長弓的拉力和復合弓不相上下。到中世紀末,西歐的制弓匠學會了使用把樹木的心材和邊材合在一起的材料來制弓;它的原理也是利用彈力和壓縮力的互相作用,箭手拉開弓時積蓄了壓縮力,手指一松即釋放了所積蓄的能量,使箭飛射出去。然而,長弓的缺點也正在於它太大了,只能由步兵的弓箭手使用。復合弓比較短小,安好弦後只有從人的頭頂到腰部那麽長,因此最適合在戰車上或在馬上使用。復合弓的箭比長弓的箭輕,最理想的重量是一盎司,但仍能達到300碼的射程(記錄表明,依慣性飛行時飛得更遠),準確度也很高,100碼開外就能穿透鎧甲。箭輕反而更好,牧民武士可以攜帶大量的箭——箭囊裏能裝50枝箭,通過向敵人發射箭雨使其無還手之力,因此而贏得戰爭。

戰車弓箭手或馬上弓箭手的簡單裝備3000多年來一成不變。最核心的是弓、箭和放箭時保護拇指皮膚的扳指兒;重要的配件有箭囊和弓盒,用來保護弓箭不受溫度和濕度變化的影響(溫度和濕度都會降低弓箭的射程和準頭)。這種裝備在對復合弓箭手的最早描繪中可以看到,今天在伊斯坦布爾的托普卡比宮展覽的18世紀奧斯曼蘇丹王王室寶器大部分都是復合弓裝備。馬背上的人的世界中還有許多其他東西也一成不變,包括帳篷、地氈、炊事用具、服裝和遊牧民族的簡單家具。遊牧的牧民把東西裝在箱子裏,把兩個箱子用繩子連起來,一邊一個馱在牲口背上,他們使用的鍋和燒水壺是圓底的,便於摞在網籃裏;突厥人用作戰鼓的銅鼓其實就是在遊牧民族用的大鍋口上繃上皮子做成的。

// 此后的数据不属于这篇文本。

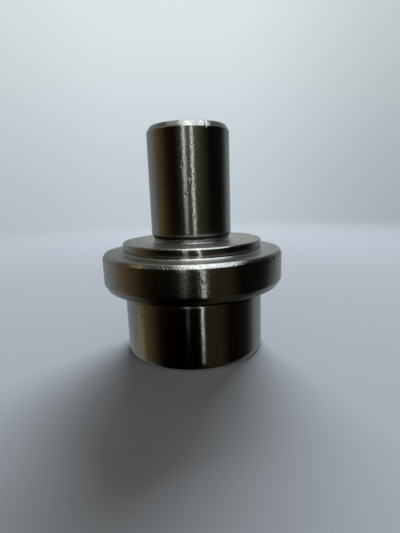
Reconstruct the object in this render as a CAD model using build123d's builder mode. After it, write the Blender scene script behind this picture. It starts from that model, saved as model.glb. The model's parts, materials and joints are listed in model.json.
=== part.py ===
from build123d import *
from math import radians, tan
import os

# Stepped shaft: journal, collar, locating shoulder and spigot, turned and ground in one piece.
# Millimetres. The shaft stands on its journal end: the origin is the centre of that end face,
# and +Z runs along the axis towards the spigot.

# Steps, from the journal end up
journal_diameter = 35.0
journal_length = 16.5
collar_diameter = 45.0
collar_thickness = 8.5
shoulder_diameter = 34.8
shoulder_height = 2.5
spigot_diameter = 20.0
spigot_length = 27.0

# Edge breaks, all turned at one angle to the axis and sized by what they take off the radius
chamfer_angle = 30.0
journal_end_chamfer = 0.5
collar_under_chamfer = 0.9
collar_top_chamfer = 0.5
shoulder_chamfer = 0.2
spigot_lead_in = 0.75

# Radius left by the tool where the shoulder rises from the collar
shoulder_foot_radius = 0.5

# Grinding relief at the root of each ground diameter, cut into the wall and a little into the face
relief_depth = 0.55
relief_width = 1.75
relief_runout_angle = 30.0
relief_root_radius = 0.4
relief_face_depth = 0.15
relief_face_angle = 8.0

# Centre hole in each end
centre_pilot_diameter = 2.5
centre_mouth_diameter = 5.3
centre_cone_angle = 60.0
centre_pilot_depth = 5.5
drill_point_angle = 118.0

# Heights of the faces between the steps
collar_base = journal_length
collar_top = collar_base + collar_thickness
shoulder_top = collar_top + shoulder_height
spigot_end = shoulder_top + spigot_length


def wall_of(part, step):
    """The cylindrical wall of a step, counted from the journal end."""
    return part.faces().filter_by(GeomType.CYLINDER).sort_by(Axis.Z)[step]


def rim_of(wall, end):
    """The circle at the lower (0) or upper (-1) end of a wall."""
    return wall.edges().filter_by(GeomType.CIRCLE).sort_by(Axis.Z)[end]


with BuildPart() as stepped_shaft:
    # Half section of the blank, turned about the axis
    with BuildSketch(Plane.XZ):
        with BuildLine():
            Polyline(
                (0, 0),
                (journal_diameter / 2, 0),
                (journal_diameter / 2, collar_base),
                (collar_diameter / 2, collar_base),
                (collar_diameter / 2, collar_top),
                (shoulder_diameter / 2, collar_top),
                (shoulder_diameter / 2, shoulder_top),
                (spigot_diameter / 2, shoulder_top),
                (spigot_diameter / 2, spigot_end),
                (0, spigot_end),
                close=True,
            )
        make_face()
    revolve(axis=Axis.Z)

    # Long shallow chamfers: each is (step, end of its wall, depth)
    edge_breaks = (
        (0, 0, journal_end_chamfer),
        (1, 0, collar_under_chamfer),
        (1, -1, collar_top_chamfer),
        (2, -1, shoulder_chamfer),
        (3, -1, spigot_lead_in),
    )
    for step, end, depth in edge_breaks:
        wall = wall_of(stepped_shaft.part, step)
        length_along_wall = depth / tan(radians(chamfer_angle))
        chamfer(rim_of(wall, end), length_along_wall, depth, reference=wall)

    # Small radius at the foot of the shoulder
    fillet(rim_of(wall_of(stepped_shaft.part, 2), 0), shoulder_foot_radius)

    # Reliefs: the wheel runs out over them, and a ring pushed home seats flat on the face.
    # Each is (height of the face it starts from, direction away from that face, radius ground)
    runout_length = relief_depth / tan(radians(relief_runout_angle))
    face_slope_length = relief_face_depth / tan(radians(relief_face_angle))
    reliefs = (
        (collar_base, -1, journal_diameter / 2),
        (shoulder_top, 1, spigot_diameter / 2),
    )
    for face_height, away, ground_radius in reliefs:
        floor_radius = ground_radius - relief_depth
        root = (floor_radius, face_height - away * relief_face_depth)
        with BuildSketch(Plane.XZ) as relief:
            with BuildLine():
                Polyline(
                    root,
                    (floor_radius, face_height + away * (relief_width - runout_length)),
                    (ground_radius, face_height + away * relief_width),
                    (ground_radius, face_height),
                    (floor_radius + face_slope_length, face_height),
                    close=True,
                )
            make_face()
            fillet(relief.vertices().sort_by_distance(root)[0], relief_root_radius)
        revolve(axis=Axis.Z, mode=Mode.SUBTRACT)

    # Centre holes: countersunk pilot with the drill's point at its bottom
    pilot_radius = centre_pilot_diameter / 2
    drill_point_length = pilot_radius / tan(radians(drill_point_angle / 2))
    with Locations(Plane.XY.offset(spigot_end), Plane.XY.rotated((180, 0, 0))):
        CounterSinkHole(
            pilot_radius, centre_mouth_diameter / 2, centre_pilot_depth, centre_cone_angle
        )
        with Locations((0, 0, -centre_pilot_depth - drill_point_length / 2)):
            Cone(0, pilot_radius, drill_point_length, mode=Mode.SUBTRACT)

stepped_shaft.part.label = "stepped_shaft"

os.makedirs("parts", exist_ok=True)
export_step(stepped_shaft.part, "parts/stepped_shaft.step")
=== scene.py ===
"""Stepped shaft: a short steel shaft, turned and ground in one piece, standing on its journal end.

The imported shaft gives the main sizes. One finer turned piece stands in for it, with softened
edges, rooted reliefs, centre holes and the small dents and pits of a part that has been used.
Bearings are degrees round the axis from the front, and run to the right.
"""

import json
from math import cos, pi, radians, sin, tan

import bmesh
import bpy
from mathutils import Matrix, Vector


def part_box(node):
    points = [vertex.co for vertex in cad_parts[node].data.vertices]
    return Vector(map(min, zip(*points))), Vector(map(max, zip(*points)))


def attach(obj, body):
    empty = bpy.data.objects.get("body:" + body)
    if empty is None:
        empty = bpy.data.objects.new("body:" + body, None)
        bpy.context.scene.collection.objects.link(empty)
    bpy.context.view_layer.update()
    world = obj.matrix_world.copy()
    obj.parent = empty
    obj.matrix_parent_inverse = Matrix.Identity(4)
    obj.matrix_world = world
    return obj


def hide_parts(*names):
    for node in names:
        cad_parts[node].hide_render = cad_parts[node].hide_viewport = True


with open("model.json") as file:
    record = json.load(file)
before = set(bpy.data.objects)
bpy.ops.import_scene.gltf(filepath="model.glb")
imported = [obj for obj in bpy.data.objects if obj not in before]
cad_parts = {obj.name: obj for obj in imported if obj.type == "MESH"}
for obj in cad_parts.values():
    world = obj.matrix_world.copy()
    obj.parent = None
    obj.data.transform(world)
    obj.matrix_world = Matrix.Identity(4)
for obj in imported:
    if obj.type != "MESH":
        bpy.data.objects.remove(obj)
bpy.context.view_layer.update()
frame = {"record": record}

MM = 0.001
NODE = "stepped_shaft"

# ---------------------------------------------------------------- sizes, in metres
mounts = {mount["name"]: mount for mount in frame["record"]["mounts"]}
box_low, box_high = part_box(NODE)

journal_radius = mounts["journal"]["dims"]["r_mm"] * MM
spigot_radius = mounts["spigot"]["dims"]["r_mm"] * MM
collar_radius = box_high.x
shoulder_radius = 17.4 * MM

collar_base = mounts["collar_under_face"]["pos_m"][2]
collar_top = mounts["collar_top_face"]["pos_m"][2]
shoulder_top = mounts["shoulder_face"]["pos_m"][2]
spigot_end = box_high.z

# Depths that the long shallow chamfers take off the radius
chamfer_angle = radians(30)
journal_end_chamfer = 0.5 * MM
collar_under_chamfer = 0.9 * MM
collar_top_chamfer = 0.5 * MM
shoulder_chamfer = 0.2 * MM
spigot_lead_in = 0.75 * MM

shoulder_foot_radius = 0.5 * MM

# Grinding relief at the root of the journal and of the spigot
relief_depth = 0.55 * MM
relief_width = 1.75 * MM
relief_runout_angle = radians(30)
relief_root_radius = 0.4 * MM
relief_face_depth = 0.15 * MM
relief_face_angle = radians(8)

# Centre hole in each end
centre_pilot_radius = 1.25 * MM
centre_mouth_radius = 2.65 * MM
centre_cone_angle = radians(60)
centre_pilot_depth = 5.5 * MM
drill_point_angle = radians(118)

AROUND = 512  # sides of the turned mesh
WALL_STEP = 0.8 * MM  # height of one band of faces on a wall
EDGE_SOFTNESS = 0.06 * MM  # what a file and handling leave on a turned edge
DENT_CUTS = 4  # how finely the faces round a dent are divided
SMOOTH_UP_TO = radians(40)  # edges sharper than this stay sharp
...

除了裝備和對動物習性的熟悉,隨時可以拔營出發也是戰車武士善於侵略性作戰的原因。一切戰爭都需要運動,但對習慣定居的人來說,哪怕是短距離的運動也困難重重。他們的裝備笨重難移;他們缺少可隨時征用的運輸手段,尤其是拉車的牲畜,因為田裏的活計也需要牲畜;人和牲口的口糧都散碎而不易運輸。習慣定居的人受不了露宿,但又沒有帳篷;天氣不好時,他們要躲避雨雪,沒有防水的衣服;吃飯要定時,還要做熟。農民比工匠能吃苦,希臘人認為,農民因為從事叫作“ponos”的辛苦農活,所以鍛煉得最適合打仗;但即使是農民和遊牧的牧民相比也太嬌氣。牧人總是在運動中,吃喝要抓時間,無論刮風下雨都在路上,只需要最起碼的生存條件。他的全部財產一聲令下即可馬上打包,他的口糧隨著他拔營起寨逐水草而行。即使是特別受上天眷顧,冬夏有固定草場,可以按季節趕著畜群遷移的牧民也比定居的農民能吃苦得多。在貧瘠的大草原上,古時候各個遊牧部落必須為了不多的幾塊牧場你爭我奪,練成了世界上最強悍的民族。